Lively, entertaining reviews of, and essays on, old and newer films and everything relating to them, written by professional author William Schoell.

Thursday, June 23, 2016


An iconic image from Very Natural Thing
A VERY NATURAL THING (1974). Director: Christopher Larkin.

David (Robert McLane aka Robert Joel) is a fairly conservative gay teacher who used to be in the seminary. He falls hard for a guy named Mark (Curt Gareth), who tells him right off the bat that he isn't much for romance. In spite of this David moves in with Mark, and tries to follow his lead by having a more open relationship. It's not a surprise when things don't work out, but it is a surprise as to which man moves out first ... When David meets a nice new fellow, he's somewhat gun-shy. A Very Natural Thing was, to my knowledge, the very first theatrical gay-themed movie (after The Boys in the Band) that was not a porn film. There are erotic scenes in the movie, and some quick glimpses of full frontal nudity, but nothing out and out pornographic. Christopher Larkin's goal in making the film was to present homosexuality unapologetically, and to show how gay couples could be very similar to straight couples, what with issues of monogamy and such, and yet also different in some ways. Of course, it is a little off-base in suggesting that a gay man must be conservative and/or religious in wanting to be monogamous. The film is very low-budget, and the appealing cast consists of talented amateurs who lack spontaneity and are overly earnest at times. Jay Pierce makes a nice professional impression as David's sophisticated friend, Alan.
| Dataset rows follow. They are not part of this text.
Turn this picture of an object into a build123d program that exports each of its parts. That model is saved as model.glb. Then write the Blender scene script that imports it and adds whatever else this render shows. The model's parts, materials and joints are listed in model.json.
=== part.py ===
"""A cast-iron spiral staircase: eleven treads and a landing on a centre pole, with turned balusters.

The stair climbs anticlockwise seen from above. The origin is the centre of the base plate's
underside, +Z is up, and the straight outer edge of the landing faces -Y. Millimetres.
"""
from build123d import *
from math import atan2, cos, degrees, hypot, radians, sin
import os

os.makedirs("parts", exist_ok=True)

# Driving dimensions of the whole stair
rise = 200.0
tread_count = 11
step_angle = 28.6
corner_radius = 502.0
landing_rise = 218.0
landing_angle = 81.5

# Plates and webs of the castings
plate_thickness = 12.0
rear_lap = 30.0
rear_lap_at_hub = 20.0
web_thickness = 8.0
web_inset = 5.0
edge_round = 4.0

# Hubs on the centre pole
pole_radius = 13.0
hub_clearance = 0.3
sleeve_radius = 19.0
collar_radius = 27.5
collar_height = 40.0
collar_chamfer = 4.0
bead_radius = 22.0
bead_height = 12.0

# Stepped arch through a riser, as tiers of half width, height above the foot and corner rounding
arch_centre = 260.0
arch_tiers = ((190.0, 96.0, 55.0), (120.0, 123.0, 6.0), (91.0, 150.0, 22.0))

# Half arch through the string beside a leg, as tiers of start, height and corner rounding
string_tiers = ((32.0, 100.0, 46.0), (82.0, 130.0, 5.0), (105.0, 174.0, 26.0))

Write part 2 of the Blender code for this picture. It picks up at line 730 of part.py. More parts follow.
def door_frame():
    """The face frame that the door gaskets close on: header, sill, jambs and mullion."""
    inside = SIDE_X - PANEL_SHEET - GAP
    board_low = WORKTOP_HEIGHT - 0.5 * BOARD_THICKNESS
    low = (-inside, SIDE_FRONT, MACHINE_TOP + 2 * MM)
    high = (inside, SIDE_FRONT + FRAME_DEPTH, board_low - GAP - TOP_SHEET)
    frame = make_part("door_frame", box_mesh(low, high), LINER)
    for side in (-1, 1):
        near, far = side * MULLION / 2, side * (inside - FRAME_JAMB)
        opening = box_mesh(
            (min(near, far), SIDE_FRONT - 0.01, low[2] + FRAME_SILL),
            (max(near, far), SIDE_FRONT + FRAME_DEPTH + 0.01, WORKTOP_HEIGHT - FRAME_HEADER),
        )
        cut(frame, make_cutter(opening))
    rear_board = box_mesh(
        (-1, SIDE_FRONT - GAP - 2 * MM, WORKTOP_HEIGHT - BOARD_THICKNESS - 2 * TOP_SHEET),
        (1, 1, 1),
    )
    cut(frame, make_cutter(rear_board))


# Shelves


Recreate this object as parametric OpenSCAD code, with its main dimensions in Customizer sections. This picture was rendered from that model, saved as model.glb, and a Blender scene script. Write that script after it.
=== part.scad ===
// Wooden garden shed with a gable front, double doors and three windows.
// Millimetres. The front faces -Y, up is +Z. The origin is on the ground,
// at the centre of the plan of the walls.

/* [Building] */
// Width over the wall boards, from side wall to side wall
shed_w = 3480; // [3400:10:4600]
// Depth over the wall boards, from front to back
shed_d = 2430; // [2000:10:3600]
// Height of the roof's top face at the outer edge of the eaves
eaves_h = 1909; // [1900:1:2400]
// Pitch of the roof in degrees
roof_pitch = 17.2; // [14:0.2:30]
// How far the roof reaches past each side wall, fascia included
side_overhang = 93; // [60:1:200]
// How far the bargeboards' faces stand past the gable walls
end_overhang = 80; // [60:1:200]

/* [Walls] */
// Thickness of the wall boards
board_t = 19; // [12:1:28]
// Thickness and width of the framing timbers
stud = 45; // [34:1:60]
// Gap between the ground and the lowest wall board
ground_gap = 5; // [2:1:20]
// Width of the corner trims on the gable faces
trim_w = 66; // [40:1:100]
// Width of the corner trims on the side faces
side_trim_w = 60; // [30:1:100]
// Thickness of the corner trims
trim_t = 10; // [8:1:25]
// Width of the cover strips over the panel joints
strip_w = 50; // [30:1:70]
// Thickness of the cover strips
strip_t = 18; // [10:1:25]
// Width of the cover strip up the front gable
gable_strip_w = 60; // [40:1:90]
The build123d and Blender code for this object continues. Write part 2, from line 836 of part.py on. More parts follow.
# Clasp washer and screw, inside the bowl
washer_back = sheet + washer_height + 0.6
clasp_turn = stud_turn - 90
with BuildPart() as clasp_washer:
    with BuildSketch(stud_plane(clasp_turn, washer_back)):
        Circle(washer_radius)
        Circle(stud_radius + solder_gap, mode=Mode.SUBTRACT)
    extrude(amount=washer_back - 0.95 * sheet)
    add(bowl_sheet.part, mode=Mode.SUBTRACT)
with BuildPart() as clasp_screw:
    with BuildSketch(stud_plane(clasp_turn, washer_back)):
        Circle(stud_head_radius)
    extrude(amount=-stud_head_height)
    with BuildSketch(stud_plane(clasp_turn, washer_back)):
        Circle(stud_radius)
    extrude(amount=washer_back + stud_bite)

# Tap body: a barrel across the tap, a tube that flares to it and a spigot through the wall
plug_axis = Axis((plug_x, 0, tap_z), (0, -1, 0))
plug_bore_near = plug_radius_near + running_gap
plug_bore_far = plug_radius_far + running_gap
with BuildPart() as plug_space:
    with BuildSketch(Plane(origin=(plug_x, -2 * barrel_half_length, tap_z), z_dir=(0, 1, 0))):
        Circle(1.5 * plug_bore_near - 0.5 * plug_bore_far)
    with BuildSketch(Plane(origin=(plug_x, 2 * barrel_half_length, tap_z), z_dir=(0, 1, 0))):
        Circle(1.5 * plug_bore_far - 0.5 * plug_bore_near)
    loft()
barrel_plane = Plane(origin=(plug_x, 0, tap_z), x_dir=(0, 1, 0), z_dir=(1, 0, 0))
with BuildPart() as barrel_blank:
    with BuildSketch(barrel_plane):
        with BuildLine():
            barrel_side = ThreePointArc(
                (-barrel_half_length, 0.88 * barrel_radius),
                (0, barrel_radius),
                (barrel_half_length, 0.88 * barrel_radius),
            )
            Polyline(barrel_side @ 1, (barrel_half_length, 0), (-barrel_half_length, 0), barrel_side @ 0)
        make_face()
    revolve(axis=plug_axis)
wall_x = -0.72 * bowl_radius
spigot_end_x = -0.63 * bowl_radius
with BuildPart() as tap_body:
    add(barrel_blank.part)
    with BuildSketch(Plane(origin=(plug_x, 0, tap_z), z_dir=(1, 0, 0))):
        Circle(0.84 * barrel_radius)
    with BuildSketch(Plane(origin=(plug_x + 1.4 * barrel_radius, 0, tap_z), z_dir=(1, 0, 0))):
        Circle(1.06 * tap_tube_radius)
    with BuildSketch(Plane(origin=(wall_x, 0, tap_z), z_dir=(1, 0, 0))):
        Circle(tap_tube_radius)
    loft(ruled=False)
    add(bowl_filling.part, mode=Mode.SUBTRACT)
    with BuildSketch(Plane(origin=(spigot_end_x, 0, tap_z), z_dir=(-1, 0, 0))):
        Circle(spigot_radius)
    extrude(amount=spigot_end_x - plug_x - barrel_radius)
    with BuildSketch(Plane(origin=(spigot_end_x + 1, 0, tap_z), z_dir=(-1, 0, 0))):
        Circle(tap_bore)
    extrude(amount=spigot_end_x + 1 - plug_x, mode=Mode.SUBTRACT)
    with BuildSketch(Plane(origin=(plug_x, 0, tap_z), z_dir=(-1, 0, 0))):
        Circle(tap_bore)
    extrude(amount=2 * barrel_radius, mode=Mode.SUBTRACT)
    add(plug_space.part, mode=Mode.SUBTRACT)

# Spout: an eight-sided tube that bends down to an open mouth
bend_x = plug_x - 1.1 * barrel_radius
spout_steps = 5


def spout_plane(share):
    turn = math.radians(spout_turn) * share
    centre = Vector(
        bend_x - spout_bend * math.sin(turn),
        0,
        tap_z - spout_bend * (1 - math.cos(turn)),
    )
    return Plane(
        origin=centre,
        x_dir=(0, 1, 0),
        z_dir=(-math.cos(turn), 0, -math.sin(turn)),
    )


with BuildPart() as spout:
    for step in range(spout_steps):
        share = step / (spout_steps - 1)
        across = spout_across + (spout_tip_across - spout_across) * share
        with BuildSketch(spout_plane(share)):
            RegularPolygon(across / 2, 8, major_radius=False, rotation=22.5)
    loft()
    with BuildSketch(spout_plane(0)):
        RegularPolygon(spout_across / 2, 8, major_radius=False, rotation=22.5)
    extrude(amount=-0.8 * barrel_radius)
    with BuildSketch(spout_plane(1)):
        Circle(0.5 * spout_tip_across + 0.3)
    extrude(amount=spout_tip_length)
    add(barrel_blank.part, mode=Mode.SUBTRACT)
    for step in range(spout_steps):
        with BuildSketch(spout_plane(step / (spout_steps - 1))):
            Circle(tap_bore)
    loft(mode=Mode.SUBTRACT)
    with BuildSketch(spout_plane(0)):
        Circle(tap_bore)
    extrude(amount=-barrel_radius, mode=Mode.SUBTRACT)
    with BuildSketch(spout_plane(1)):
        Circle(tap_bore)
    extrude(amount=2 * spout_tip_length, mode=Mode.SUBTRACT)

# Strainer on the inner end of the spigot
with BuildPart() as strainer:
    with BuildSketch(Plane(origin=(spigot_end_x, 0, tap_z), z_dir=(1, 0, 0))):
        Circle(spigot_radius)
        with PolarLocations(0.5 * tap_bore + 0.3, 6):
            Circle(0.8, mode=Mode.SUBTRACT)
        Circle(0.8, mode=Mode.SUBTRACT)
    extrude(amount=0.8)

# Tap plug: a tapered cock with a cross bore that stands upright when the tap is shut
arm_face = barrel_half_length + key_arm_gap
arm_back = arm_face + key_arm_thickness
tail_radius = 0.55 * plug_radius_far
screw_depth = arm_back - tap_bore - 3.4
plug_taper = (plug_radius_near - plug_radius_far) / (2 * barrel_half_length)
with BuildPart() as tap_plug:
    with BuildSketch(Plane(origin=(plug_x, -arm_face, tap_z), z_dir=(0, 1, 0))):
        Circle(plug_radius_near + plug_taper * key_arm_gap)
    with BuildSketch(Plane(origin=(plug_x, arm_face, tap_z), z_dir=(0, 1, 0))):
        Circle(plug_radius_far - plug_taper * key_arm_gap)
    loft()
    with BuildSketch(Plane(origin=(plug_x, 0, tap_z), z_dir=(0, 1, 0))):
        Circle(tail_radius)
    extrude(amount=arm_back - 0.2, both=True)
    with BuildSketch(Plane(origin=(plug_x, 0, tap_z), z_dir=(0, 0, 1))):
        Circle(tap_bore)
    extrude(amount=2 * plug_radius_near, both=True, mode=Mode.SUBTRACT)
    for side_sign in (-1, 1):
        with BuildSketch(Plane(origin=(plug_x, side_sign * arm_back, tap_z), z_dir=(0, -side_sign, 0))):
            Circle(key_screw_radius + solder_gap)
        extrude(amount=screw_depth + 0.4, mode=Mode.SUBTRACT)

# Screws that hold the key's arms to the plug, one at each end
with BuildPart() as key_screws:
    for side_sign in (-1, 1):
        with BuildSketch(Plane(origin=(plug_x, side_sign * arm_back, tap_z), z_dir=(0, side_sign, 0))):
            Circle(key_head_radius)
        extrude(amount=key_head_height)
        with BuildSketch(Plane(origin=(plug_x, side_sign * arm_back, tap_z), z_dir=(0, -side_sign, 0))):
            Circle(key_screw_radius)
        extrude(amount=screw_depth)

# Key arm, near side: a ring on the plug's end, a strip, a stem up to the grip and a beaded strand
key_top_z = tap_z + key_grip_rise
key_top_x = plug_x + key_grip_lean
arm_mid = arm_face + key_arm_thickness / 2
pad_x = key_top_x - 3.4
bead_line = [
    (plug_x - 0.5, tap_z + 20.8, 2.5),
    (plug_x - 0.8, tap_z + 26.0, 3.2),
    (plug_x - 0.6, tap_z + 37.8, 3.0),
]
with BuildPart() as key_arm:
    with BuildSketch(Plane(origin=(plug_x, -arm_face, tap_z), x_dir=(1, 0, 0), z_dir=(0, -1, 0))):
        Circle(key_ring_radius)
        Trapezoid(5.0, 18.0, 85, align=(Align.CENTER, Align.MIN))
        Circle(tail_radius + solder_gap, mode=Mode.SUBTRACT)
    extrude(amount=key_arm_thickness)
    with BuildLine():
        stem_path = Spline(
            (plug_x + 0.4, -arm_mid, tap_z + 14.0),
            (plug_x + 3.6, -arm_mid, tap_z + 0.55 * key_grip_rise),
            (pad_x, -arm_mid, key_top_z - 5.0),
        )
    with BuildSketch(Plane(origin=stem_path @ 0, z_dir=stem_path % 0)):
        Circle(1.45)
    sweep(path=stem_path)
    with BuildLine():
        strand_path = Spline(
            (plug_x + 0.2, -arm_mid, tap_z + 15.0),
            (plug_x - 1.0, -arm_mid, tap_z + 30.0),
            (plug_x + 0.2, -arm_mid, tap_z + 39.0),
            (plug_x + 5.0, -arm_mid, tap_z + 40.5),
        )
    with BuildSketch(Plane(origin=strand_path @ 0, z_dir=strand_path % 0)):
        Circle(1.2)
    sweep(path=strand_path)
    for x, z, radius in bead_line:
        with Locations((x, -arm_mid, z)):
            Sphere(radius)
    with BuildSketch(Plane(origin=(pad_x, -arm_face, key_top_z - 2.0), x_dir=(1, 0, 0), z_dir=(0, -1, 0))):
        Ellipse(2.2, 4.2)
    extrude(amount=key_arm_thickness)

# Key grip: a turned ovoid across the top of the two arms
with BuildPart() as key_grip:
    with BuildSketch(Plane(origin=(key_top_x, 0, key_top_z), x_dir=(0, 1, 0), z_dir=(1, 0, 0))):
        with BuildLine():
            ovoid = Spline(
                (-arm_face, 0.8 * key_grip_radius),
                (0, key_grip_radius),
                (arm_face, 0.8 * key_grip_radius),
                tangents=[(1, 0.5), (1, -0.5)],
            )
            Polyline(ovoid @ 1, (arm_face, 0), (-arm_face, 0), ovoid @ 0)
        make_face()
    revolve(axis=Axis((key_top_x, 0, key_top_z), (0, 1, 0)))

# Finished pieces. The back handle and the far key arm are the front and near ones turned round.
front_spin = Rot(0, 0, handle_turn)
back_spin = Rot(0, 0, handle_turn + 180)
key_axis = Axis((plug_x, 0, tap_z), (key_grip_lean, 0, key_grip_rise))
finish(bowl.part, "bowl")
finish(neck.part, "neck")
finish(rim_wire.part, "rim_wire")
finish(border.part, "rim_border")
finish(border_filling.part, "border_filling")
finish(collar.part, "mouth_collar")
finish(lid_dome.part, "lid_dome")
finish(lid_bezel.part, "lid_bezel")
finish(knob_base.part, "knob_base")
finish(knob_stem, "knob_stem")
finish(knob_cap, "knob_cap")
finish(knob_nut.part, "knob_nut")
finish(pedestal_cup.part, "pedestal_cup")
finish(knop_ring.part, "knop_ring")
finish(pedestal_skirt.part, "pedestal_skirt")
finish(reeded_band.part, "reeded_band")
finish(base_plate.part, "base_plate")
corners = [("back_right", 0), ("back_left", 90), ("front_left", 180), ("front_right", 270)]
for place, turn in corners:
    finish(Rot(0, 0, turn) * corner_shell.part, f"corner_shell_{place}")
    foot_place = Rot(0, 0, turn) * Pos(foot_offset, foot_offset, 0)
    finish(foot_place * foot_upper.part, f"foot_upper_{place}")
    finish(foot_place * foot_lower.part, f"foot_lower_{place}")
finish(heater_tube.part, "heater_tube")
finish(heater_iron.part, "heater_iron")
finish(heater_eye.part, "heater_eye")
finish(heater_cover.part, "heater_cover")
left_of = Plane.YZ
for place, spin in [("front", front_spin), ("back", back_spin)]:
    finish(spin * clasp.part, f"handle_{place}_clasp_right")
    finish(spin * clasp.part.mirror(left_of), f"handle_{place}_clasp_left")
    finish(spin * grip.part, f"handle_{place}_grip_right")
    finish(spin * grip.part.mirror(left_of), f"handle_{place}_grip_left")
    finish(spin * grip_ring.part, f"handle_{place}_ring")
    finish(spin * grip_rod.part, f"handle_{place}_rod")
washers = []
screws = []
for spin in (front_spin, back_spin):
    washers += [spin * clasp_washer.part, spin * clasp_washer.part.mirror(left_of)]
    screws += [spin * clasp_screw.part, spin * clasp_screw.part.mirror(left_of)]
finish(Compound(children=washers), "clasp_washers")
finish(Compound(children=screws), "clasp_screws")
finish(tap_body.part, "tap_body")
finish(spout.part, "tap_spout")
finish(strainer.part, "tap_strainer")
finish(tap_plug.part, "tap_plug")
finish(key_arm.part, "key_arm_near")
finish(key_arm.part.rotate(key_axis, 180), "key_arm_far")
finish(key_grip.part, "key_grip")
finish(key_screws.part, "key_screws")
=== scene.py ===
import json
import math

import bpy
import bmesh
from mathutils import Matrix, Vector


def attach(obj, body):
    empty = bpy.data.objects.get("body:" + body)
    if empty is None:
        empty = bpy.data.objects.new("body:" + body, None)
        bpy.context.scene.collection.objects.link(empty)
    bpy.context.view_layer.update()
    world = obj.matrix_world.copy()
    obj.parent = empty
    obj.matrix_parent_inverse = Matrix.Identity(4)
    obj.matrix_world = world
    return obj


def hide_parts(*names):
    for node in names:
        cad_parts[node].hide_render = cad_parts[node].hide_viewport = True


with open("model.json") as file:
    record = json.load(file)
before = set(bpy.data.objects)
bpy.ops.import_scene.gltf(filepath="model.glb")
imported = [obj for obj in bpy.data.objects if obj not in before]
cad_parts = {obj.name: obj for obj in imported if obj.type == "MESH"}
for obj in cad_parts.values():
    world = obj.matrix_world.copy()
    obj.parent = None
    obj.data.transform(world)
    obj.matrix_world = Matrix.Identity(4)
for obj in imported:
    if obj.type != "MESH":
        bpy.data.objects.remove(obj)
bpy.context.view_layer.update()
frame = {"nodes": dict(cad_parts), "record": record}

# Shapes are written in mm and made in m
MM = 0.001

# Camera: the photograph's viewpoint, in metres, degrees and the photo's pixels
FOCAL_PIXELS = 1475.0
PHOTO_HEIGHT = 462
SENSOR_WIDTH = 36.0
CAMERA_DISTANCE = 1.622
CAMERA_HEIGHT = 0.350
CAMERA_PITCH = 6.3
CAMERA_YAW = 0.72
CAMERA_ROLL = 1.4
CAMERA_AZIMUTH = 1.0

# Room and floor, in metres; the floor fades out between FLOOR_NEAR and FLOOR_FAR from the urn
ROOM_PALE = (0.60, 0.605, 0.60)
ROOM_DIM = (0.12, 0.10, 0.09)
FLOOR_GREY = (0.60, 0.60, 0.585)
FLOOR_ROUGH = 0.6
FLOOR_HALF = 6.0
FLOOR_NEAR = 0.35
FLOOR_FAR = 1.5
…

David is apolitical, but scenes from the actual Gay Pride March are incorporated into the film when he meets up with Jason (Bo White), who gently argues with David on gay politics and turns out to be separated from his wife (Deborah Trowbridge). In one interesting scene Jason's cast-off spouse wants him to visit her family but he tells her he's spending the weekend with David, and the pain and disappointment is etched tellingly in her face as she bravely wishes him well. It could be argued that there ultimately isn't that much to A Very Natural Thing  -- one critic stated that it proved that homosexuals could be just as boring as heterosexuals -- but there's something compelling about the movie in spite of it. I found the ending extremely moving, but whether it was because of the music, memories of my youth, the fact that so many in this period would die of AIDS (just when so many, as in this film, were feeling good about being gay), or everything put together, I don't know.

Verdict: Imperfect but groundbreaking and in its attitudes towards gay men a quantum leap forward from The Boys in the Band. ***.


angelman66 said...

Wow, 1974? Had not even heard of this, and it looks like a must-see. Love the title...

William said...

Not a slick production by any means, but important for its day. Easily available, too.